● What is asked:
Everything from the line containing "Continue the Blender" down to the line containing "LOW_SHOOT = 11 * MM" is to be returned exactly; include both boundary lines and leave out all others.

# start of Raw records

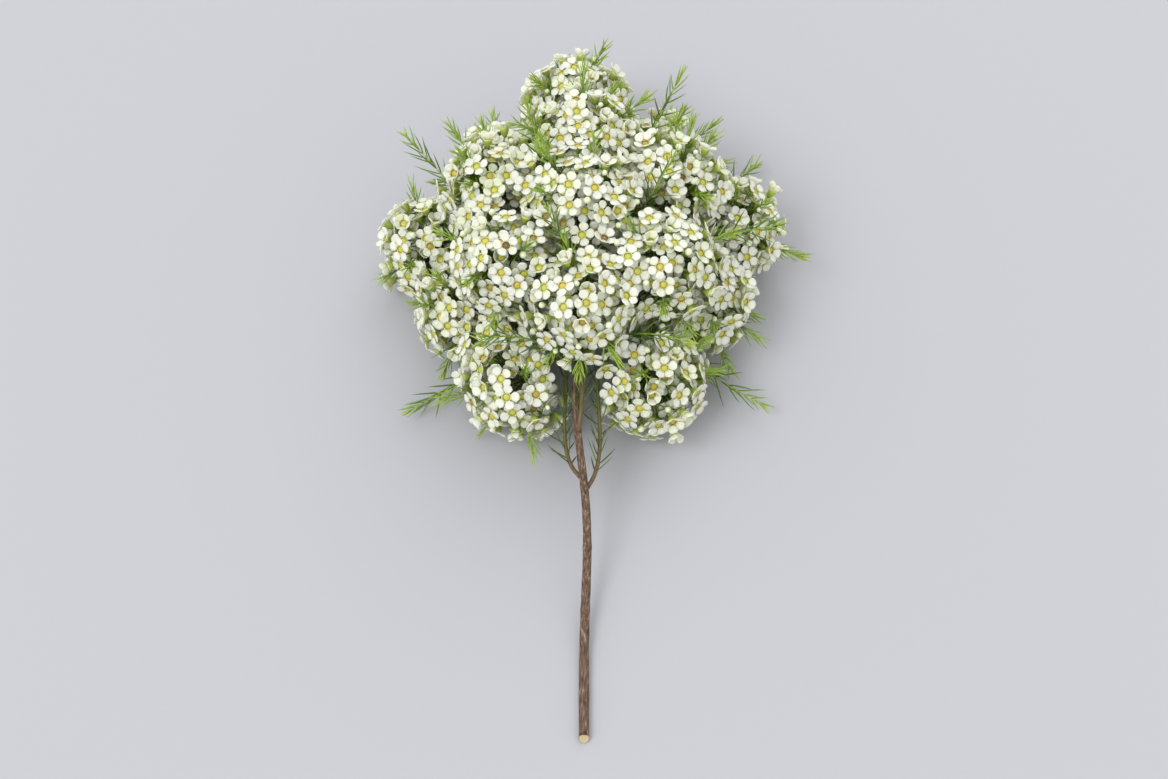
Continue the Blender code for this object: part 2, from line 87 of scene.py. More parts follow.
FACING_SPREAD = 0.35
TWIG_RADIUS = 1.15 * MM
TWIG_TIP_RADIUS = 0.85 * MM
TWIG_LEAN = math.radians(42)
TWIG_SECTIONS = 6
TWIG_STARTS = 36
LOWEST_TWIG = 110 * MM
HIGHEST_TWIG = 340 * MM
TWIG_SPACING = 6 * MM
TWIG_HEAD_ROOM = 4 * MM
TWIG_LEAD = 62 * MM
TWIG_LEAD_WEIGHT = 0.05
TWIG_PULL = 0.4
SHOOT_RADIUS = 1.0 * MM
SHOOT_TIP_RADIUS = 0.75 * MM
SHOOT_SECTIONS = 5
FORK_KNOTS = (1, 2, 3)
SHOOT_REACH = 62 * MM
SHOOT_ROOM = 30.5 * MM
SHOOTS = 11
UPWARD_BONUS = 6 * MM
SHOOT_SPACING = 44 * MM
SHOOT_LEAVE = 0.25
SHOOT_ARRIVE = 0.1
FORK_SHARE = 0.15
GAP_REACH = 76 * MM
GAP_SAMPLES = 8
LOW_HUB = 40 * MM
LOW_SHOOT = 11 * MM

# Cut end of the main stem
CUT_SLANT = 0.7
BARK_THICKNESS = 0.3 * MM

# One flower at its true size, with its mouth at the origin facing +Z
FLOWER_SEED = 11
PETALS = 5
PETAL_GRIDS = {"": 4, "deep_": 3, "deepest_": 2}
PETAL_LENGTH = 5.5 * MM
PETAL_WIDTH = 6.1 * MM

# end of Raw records
# start of Raw records

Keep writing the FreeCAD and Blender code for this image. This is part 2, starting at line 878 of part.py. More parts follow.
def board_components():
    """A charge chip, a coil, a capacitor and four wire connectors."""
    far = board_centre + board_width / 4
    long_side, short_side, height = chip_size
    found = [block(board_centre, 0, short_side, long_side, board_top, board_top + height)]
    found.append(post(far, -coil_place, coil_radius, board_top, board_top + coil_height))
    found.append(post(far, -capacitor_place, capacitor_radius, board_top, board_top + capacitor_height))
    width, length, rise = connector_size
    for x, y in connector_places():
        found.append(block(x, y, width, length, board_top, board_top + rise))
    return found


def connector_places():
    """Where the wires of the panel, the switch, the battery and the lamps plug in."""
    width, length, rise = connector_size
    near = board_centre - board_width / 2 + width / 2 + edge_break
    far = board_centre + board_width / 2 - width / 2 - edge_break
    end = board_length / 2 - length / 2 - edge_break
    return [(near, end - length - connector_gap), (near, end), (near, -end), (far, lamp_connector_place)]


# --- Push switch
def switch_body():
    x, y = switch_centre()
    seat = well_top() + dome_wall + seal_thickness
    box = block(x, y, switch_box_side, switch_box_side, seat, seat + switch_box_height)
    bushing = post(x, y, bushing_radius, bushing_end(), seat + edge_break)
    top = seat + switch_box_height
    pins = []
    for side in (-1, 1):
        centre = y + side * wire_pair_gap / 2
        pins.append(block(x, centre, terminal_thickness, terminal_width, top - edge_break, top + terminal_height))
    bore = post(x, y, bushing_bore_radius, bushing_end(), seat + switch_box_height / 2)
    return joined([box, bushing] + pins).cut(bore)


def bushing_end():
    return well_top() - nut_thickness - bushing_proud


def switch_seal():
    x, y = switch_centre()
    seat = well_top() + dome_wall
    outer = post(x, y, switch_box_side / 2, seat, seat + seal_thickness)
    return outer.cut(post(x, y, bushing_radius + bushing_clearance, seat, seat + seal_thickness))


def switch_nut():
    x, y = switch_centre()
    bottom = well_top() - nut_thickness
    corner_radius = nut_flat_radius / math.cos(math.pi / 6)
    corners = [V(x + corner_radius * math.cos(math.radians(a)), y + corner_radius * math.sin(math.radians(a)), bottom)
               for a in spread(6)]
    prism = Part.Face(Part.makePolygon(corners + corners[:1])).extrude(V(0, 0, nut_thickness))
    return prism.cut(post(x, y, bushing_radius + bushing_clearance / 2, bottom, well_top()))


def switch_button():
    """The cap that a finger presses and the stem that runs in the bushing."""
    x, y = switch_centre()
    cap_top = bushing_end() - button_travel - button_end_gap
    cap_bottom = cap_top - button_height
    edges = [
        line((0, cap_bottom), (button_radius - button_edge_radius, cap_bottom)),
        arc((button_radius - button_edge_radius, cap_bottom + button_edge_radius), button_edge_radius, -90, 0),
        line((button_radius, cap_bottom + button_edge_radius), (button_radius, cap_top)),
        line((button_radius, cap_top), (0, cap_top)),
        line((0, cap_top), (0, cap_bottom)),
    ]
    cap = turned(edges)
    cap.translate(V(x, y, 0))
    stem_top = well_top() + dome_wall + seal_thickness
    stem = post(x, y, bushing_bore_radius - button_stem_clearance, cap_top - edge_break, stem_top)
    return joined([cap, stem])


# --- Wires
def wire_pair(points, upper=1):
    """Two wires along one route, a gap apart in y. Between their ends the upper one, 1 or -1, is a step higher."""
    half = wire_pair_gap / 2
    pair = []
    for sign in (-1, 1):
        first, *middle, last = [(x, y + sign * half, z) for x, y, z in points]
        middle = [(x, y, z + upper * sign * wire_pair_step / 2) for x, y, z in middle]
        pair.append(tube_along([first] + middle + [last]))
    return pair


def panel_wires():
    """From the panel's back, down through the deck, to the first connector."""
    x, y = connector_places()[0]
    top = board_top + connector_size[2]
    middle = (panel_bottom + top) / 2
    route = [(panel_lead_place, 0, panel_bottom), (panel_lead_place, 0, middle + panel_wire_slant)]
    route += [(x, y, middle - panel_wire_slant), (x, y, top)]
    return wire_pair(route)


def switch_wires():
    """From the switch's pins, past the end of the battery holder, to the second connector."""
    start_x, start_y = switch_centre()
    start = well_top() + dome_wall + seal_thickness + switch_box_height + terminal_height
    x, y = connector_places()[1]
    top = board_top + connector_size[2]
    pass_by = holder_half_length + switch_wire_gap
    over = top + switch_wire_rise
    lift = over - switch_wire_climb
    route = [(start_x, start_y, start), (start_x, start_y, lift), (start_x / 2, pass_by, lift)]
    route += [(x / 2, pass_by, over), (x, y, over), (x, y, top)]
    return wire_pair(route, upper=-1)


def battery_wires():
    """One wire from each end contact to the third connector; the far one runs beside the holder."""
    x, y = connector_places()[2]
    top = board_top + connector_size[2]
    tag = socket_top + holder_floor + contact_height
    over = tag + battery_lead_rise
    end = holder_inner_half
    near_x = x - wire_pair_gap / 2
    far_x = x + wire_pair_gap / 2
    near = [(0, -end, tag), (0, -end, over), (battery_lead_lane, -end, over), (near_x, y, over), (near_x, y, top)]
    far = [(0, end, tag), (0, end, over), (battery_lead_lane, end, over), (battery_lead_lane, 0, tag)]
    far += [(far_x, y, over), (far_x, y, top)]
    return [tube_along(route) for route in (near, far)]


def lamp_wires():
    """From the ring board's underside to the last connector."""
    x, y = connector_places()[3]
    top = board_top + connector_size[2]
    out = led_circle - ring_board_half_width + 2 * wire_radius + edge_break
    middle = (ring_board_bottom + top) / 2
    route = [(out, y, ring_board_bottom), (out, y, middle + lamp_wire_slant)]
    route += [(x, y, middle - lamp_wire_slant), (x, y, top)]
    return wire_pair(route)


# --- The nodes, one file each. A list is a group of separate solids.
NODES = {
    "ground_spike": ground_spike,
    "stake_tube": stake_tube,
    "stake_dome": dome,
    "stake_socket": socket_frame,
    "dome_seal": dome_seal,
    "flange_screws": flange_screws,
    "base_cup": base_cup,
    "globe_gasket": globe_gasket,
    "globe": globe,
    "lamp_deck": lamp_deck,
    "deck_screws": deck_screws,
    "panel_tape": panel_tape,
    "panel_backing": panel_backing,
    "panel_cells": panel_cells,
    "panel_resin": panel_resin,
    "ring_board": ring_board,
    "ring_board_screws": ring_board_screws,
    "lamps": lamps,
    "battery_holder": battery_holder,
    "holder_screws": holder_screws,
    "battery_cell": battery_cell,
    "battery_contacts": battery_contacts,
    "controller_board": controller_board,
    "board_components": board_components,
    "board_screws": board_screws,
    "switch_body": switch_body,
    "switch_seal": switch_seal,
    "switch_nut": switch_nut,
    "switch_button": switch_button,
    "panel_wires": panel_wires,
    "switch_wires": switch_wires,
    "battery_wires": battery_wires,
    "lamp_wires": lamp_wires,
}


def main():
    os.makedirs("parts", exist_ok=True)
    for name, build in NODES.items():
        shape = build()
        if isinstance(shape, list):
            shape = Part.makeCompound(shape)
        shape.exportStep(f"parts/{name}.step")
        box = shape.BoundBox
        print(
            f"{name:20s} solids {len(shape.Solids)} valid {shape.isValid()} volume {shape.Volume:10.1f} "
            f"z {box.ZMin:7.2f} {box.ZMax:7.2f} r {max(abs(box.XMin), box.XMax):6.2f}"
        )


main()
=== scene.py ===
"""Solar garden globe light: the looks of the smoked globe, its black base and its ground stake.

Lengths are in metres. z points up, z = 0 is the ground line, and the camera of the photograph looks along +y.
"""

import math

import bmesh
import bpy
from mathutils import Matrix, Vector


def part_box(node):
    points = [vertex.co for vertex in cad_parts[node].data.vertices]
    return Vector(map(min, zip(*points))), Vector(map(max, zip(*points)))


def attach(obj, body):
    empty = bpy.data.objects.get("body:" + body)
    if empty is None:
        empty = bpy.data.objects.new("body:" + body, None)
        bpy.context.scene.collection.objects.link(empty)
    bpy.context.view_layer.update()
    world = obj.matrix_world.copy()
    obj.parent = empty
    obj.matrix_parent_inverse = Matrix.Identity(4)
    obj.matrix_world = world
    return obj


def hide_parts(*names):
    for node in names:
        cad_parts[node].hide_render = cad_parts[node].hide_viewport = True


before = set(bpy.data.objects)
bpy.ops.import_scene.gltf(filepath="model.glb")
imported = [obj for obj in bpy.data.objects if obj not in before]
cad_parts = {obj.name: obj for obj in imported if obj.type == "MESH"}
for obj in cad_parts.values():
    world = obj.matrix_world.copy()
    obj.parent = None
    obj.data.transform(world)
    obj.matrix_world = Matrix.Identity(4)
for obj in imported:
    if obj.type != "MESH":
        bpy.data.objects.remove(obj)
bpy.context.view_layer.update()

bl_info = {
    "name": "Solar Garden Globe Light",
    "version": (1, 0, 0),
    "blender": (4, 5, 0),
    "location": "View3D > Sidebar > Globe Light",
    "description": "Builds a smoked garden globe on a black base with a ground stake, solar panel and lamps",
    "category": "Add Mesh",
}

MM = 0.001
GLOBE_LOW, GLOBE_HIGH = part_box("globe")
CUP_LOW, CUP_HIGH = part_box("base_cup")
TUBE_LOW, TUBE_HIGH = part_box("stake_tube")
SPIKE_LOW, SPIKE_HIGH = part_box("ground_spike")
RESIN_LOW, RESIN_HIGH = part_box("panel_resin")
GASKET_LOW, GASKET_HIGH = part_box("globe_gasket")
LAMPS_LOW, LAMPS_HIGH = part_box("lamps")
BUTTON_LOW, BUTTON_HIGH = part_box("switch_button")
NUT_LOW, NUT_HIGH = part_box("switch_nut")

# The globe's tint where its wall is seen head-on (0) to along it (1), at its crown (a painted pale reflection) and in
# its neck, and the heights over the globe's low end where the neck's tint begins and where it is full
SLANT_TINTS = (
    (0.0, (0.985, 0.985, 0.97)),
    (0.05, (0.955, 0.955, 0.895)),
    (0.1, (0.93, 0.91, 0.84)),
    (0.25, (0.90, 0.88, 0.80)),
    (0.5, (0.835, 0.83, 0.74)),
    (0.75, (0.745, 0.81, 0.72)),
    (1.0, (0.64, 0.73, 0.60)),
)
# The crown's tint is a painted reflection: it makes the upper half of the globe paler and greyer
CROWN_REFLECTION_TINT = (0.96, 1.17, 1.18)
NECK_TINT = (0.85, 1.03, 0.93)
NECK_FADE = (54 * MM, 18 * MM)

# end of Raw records

● Correct answer:
Continue the Blender code for this object: part 2, from line 87 of scene.py. More parts follow.
FACING_SPREAD = 0.35
TWIG_RADIUS = 1.15 * MM
TWIG_TIP_RADIUS = 0.85 * MM
TWIG_LEAN = math.radians(42)
TWIG_SECTIONS = 6
TWIG_STARTS = 36
LOWEST_TWIG = 110 * MM
HIGHEST_TWIG = 340 * MM
TWIG_SPACING = 6 * MM
TWIG_HEAD_ROOM = 4 * MM
TWIG_LEAD = 62 * MM
TWIG_LEAD_WEIGHT = 0.05
TWIG_PULL = 0.4
SHOOT_RADIUS = 1.0 * MM
SHOOT_TIP_RADIUS = 0.75 * MM
SHOOT_SECTIONS = 5
FORK_KNOTS = (1, 2, 3)
SHOOT_REACH = 62 * MM
SHOOT_ROOM = 30.5 * MM
SHOOTS = 11
UPWARD_BONUS = 6 * MM
SHOOT_SPACING = 44 * MM
SHOOT_LEAVE = 0.25
SHOOT_ARRIVE = 0.1
FORK_SHARE = 0.15
GAP_REACH = 76 * MM
GAP_SAMPLES = 8
LOW_HUB = 40 * MM
LOW_SHOOT = 11 * MM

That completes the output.